• Stated exercise:
In the records that follow, show each line where the word "before" is present.
* * *
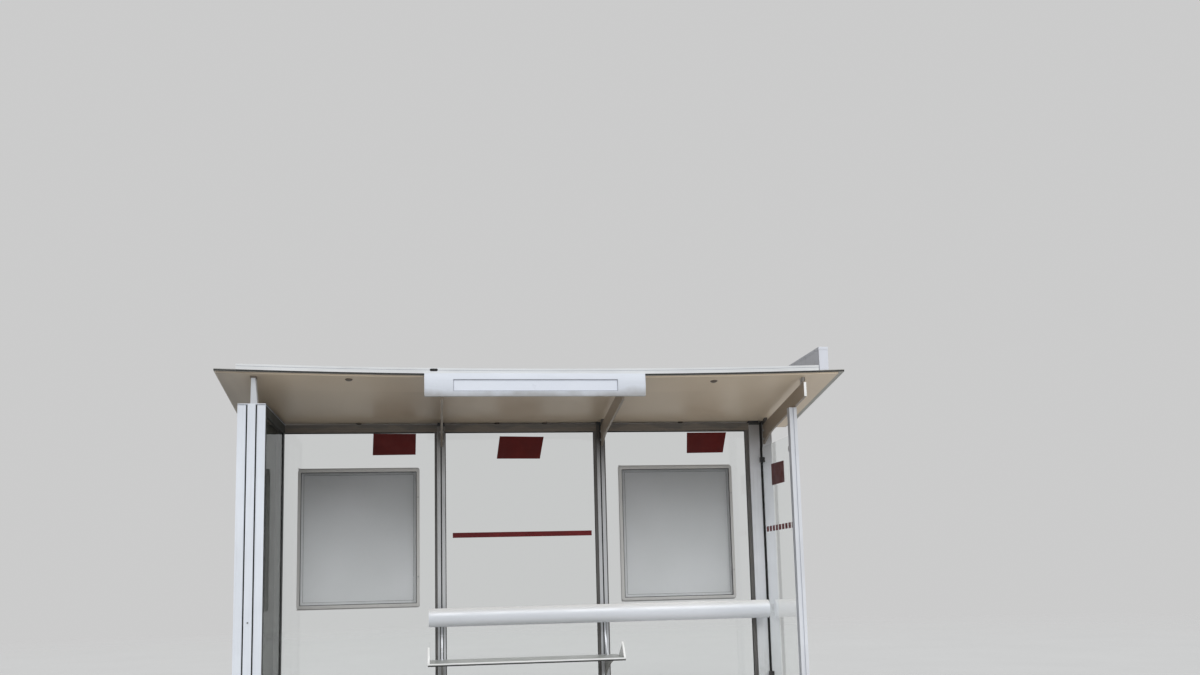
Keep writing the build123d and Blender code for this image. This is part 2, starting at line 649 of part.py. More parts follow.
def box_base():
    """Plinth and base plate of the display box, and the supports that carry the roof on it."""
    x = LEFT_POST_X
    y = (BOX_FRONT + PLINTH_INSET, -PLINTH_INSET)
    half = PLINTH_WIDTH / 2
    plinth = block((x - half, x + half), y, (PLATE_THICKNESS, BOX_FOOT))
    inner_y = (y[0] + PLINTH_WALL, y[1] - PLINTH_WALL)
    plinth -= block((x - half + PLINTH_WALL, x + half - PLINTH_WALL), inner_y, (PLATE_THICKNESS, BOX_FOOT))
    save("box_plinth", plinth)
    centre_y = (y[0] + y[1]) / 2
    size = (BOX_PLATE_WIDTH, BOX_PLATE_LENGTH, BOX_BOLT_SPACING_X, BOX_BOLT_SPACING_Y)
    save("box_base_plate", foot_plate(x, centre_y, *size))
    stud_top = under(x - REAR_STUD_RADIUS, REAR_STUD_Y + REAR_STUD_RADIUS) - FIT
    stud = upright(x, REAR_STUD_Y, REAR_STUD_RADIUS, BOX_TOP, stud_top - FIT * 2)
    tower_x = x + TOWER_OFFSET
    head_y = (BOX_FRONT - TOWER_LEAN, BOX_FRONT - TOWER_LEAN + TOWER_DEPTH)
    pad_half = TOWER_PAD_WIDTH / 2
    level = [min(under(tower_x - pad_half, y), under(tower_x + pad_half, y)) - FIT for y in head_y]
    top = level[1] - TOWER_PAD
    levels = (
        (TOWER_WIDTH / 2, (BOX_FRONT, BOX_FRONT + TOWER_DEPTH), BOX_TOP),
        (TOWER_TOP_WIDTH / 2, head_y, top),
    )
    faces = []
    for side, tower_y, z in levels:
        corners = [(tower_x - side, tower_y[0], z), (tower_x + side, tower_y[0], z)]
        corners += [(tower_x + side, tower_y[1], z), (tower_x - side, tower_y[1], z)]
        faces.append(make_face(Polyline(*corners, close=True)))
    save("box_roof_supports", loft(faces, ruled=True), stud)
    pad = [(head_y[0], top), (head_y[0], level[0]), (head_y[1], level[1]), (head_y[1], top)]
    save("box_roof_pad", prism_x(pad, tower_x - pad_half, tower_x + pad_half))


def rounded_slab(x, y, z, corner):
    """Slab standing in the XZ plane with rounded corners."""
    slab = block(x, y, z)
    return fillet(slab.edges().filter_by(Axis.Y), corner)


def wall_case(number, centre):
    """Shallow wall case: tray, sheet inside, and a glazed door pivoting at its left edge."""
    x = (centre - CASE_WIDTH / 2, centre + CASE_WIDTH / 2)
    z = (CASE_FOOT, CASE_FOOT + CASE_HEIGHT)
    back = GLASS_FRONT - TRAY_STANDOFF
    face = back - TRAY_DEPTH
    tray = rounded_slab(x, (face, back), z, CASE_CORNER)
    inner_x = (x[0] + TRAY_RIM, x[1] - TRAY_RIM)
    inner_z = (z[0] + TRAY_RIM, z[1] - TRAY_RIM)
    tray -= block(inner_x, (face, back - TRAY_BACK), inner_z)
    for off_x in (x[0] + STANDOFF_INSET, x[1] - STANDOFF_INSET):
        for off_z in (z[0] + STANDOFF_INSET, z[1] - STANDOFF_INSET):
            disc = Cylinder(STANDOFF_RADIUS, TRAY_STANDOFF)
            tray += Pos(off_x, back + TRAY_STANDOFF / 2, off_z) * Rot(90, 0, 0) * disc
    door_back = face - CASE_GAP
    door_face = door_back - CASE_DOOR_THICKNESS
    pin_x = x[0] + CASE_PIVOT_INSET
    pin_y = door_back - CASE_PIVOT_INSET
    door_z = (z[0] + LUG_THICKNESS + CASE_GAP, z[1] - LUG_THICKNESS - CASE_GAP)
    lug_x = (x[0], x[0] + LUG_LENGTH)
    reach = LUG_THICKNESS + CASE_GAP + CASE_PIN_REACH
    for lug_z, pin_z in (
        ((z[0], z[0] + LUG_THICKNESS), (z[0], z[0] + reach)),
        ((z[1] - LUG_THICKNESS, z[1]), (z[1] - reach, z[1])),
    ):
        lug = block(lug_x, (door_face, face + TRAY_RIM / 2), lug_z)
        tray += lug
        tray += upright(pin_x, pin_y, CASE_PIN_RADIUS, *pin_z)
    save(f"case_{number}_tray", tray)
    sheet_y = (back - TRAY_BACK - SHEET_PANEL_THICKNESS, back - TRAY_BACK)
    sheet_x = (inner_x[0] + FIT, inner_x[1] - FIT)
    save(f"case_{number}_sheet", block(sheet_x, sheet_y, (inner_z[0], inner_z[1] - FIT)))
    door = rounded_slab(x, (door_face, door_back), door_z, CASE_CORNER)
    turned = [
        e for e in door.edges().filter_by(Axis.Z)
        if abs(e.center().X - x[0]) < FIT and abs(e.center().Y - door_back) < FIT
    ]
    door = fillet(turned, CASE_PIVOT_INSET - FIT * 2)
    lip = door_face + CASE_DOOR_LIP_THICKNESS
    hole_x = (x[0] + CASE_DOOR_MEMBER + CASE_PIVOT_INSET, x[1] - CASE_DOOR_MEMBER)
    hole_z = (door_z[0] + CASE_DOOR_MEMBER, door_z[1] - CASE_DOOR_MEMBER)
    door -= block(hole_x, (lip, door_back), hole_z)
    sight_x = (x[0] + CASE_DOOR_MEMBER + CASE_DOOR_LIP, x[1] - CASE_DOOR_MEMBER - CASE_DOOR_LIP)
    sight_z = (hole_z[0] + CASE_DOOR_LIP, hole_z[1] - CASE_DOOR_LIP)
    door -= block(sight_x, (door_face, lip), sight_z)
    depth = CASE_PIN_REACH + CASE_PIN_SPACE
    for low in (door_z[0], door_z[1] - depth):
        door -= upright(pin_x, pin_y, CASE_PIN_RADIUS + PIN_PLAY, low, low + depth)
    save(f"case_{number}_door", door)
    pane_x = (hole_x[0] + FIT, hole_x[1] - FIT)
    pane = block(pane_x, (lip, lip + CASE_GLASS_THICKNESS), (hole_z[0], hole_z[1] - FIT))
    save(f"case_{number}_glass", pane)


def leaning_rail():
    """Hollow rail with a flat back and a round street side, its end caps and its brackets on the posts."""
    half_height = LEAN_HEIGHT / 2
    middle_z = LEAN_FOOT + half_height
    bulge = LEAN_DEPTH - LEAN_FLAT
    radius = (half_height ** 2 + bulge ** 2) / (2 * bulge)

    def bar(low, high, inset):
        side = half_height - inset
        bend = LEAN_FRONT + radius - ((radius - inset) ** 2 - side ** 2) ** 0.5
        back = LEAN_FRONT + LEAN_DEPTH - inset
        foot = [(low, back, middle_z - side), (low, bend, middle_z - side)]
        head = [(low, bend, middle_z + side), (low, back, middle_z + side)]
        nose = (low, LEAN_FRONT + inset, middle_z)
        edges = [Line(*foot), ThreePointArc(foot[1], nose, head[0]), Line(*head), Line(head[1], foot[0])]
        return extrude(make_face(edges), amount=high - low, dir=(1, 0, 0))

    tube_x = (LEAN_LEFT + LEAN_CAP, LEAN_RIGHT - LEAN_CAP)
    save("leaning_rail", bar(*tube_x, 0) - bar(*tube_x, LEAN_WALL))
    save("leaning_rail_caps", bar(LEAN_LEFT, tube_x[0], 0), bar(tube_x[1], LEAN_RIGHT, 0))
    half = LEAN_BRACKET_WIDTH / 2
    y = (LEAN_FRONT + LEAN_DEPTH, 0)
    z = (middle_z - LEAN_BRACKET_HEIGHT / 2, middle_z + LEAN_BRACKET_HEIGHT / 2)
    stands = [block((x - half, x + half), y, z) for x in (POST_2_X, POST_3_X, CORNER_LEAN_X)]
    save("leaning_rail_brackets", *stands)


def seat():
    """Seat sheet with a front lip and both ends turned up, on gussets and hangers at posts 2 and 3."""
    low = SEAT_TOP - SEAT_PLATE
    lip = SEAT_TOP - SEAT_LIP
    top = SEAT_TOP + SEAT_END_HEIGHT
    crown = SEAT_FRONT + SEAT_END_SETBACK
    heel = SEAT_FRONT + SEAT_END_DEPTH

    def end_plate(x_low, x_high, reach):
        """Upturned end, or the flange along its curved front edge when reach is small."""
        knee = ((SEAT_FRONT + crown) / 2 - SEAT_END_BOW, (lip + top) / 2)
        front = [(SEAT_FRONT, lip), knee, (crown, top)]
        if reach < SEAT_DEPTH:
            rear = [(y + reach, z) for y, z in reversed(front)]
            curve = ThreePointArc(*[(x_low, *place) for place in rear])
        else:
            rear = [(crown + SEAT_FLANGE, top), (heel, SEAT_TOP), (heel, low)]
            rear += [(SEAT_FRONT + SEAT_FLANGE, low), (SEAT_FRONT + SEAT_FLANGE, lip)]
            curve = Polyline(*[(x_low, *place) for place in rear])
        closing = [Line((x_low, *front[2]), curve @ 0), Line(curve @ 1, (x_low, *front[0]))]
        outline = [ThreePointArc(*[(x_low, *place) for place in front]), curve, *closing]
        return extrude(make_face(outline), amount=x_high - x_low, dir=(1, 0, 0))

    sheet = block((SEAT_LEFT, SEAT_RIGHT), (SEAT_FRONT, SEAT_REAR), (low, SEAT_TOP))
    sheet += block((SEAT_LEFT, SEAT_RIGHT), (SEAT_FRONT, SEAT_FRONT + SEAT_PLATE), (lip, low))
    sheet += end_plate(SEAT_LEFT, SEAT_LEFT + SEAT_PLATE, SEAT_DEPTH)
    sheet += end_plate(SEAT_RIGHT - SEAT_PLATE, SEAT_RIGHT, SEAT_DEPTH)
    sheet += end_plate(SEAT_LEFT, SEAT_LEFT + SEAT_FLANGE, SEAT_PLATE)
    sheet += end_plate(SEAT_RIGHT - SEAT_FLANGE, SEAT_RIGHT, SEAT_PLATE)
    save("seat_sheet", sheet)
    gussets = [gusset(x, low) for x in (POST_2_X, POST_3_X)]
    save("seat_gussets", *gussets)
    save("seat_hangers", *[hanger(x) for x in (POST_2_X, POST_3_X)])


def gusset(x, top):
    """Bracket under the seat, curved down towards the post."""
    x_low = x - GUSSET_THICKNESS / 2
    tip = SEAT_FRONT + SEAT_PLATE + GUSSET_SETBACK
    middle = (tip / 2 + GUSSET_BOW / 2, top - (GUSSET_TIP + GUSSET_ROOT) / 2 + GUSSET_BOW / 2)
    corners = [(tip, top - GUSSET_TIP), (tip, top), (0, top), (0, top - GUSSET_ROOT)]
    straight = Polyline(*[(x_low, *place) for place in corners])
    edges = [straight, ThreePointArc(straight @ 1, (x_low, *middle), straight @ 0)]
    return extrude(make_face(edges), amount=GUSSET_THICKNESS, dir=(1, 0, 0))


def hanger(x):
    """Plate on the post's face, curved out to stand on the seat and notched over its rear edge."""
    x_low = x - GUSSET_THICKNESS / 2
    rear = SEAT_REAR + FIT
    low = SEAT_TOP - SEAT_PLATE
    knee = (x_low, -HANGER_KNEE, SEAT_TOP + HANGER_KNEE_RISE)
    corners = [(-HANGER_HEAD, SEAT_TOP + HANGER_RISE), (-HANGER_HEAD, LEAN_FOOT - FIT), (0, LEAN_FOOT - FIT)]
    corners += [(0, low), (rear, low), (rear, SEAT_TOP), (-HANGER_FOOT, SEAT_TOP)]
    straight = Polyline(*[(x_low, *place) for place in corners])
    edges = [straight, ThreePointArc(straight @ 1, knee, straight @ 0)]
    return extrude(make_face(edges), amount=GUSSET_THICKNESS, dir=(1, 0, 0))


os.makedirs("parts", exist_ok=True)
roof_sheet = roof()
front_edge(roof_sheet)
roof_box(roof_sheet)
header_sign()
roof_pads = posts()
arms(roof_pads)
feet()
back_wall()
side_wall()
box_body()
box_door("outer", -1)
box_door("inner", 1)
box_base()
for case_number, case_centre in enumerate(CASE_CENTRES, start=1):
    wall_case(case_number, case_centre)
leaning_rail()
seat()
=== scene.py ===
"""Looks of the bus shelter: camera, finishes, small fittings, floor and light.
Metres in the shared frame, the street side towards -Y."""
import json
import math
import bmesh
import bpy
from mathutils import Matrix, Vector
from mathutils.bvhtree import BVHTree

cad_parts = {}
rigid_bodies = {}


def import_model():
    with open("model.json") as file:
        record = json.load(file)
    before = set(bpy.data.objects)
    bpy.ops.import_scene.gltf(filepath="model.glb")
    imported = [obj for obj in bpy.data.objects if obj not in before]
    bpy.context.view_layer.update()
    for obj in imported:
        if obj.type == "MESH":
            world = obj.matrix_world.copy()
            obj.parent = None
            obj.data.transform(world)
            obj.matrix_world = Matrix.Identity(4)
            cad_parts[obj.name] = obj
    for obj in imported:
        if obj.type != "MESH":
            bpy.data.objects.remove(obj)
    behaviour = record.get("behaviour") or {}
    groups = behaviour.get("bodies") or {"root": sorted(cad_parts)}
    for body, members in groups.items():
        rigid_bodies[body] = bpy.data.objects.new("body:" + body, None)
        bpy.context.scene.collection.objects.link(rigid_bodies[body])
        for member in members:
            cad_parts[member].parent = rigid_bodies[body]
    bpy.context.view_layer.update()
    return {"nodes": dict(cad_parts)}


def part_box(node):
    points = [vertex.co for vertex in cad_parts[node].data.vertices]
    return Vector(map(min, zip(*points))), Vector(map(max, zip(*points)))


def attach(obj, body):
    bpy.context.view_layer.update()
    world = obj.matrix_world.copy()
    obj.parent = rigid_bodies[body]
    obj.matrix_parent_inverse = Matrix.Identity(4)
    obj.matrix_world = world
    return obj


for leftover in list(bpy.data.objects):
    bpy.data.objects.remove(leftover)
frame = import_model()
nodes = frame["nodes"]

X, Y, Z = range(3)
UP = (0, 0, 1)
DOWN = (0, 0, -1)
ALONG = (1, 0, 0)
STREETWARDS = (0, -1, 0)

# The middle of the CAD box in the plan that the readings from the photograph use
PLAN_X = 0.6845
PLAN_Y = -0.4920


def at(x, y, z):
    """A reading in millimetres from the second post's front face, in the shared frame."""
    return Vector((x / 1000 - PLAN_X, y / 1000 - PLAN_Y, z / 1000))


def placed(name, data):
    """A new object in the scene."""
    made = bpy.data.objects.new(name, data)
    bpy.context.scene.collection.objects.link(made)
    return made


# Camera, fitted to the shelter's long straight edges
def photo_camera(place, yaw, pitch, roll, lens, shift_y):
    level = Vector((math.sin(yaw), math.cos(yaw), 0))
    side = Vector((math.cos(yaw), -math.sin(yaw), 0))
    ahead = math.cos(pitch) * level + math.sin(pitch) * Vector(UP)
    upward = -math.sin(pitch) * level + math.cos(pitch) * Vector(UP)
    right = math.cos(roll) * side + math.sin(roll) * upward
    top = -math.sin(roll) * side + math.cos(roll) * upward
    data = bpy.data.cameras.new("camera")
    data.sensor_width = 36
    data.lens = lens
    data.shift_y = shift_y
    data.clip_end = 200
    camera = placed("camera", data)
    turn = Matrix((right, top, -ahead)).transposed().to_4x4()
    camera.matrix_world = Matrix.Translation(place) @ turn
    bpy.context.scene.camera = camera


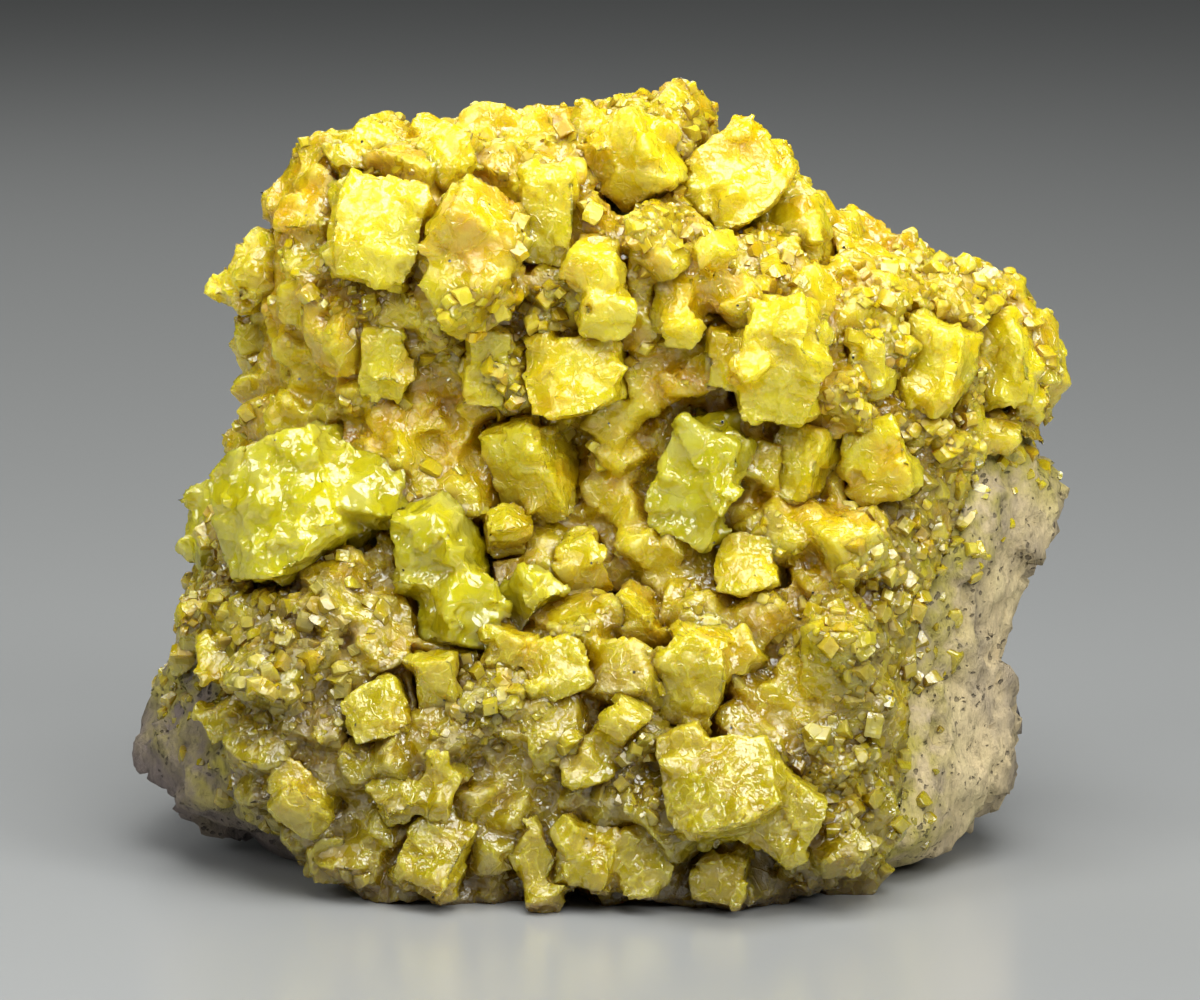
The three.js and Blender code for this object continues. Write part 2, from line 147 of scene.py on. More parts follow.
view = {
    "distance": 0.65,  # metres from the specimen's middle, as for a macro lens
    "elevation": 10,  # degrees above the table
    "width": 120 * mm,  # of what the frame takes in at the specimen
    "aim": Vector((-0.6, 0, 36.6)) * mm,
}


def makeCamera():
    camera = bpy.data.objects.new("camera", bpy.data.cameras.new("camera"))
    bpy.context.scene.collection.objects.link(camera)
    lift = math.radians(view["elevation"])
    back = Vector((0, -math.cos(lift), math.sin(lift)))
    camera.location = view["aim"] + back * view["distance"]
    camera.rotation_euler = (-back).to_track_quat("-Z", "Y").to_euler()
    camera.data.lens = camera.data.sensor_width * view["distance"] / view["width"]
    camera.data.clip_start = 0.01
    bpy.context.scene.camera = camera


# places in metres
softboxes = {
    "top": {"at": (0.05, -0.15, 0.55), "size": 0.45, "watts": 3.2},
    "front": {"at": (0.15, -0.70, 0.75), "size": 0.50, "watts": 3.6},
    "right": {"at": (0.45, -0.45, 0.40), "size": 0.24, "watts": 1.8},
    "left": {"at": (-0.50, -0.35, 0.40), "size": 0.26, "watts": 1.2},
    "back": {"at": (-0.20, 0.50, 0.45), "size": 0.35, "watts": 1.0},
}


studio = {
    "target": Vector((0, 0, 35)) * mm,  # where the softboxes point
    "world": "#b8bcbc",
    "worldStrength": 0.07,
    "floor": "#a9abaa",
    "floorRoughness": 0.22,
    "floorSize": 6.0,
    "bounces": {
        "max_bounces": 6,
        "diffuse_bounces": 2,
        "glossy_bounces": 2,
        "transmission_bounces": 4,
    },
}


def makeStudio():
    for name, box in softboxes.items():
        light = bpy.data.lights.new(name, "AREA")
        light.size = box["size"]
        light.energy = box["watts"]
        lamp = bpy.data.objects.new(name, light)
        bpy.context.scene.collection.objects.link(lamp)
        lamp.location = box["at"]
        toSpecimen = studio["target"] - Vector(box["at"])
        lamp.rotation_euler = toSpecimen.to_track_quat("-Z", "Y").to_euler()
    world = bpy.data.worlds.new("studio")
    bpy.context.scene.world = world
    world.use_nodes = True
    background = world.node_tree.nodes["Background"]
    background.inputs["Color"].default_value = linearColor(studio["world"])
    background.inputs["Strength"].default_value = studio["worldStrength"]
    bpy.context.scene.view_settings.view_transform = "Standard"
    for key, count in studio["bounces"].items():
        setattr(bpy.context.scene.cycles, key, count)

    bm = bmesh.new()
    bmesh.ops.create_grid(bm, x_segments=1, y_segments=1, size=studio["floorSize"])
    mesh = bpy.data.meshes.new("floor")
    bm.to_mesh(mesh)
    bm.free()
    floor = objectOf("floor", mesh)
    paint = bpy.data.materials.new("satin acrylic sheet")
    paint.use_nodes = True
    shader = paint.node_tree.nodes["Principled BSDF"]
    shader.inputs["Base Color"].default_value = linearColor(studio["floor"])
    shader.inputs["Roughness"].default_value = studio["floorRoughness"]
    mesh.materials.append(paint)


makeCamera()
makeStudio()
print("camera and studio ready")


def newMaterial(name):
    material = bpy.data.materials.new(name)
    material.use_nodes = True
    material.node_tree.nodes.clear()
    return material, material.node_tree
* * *
• Output below:
    before = set(bpy.data.objects)
    imported = [obj for obj in bpy.data.objects if obj not in before]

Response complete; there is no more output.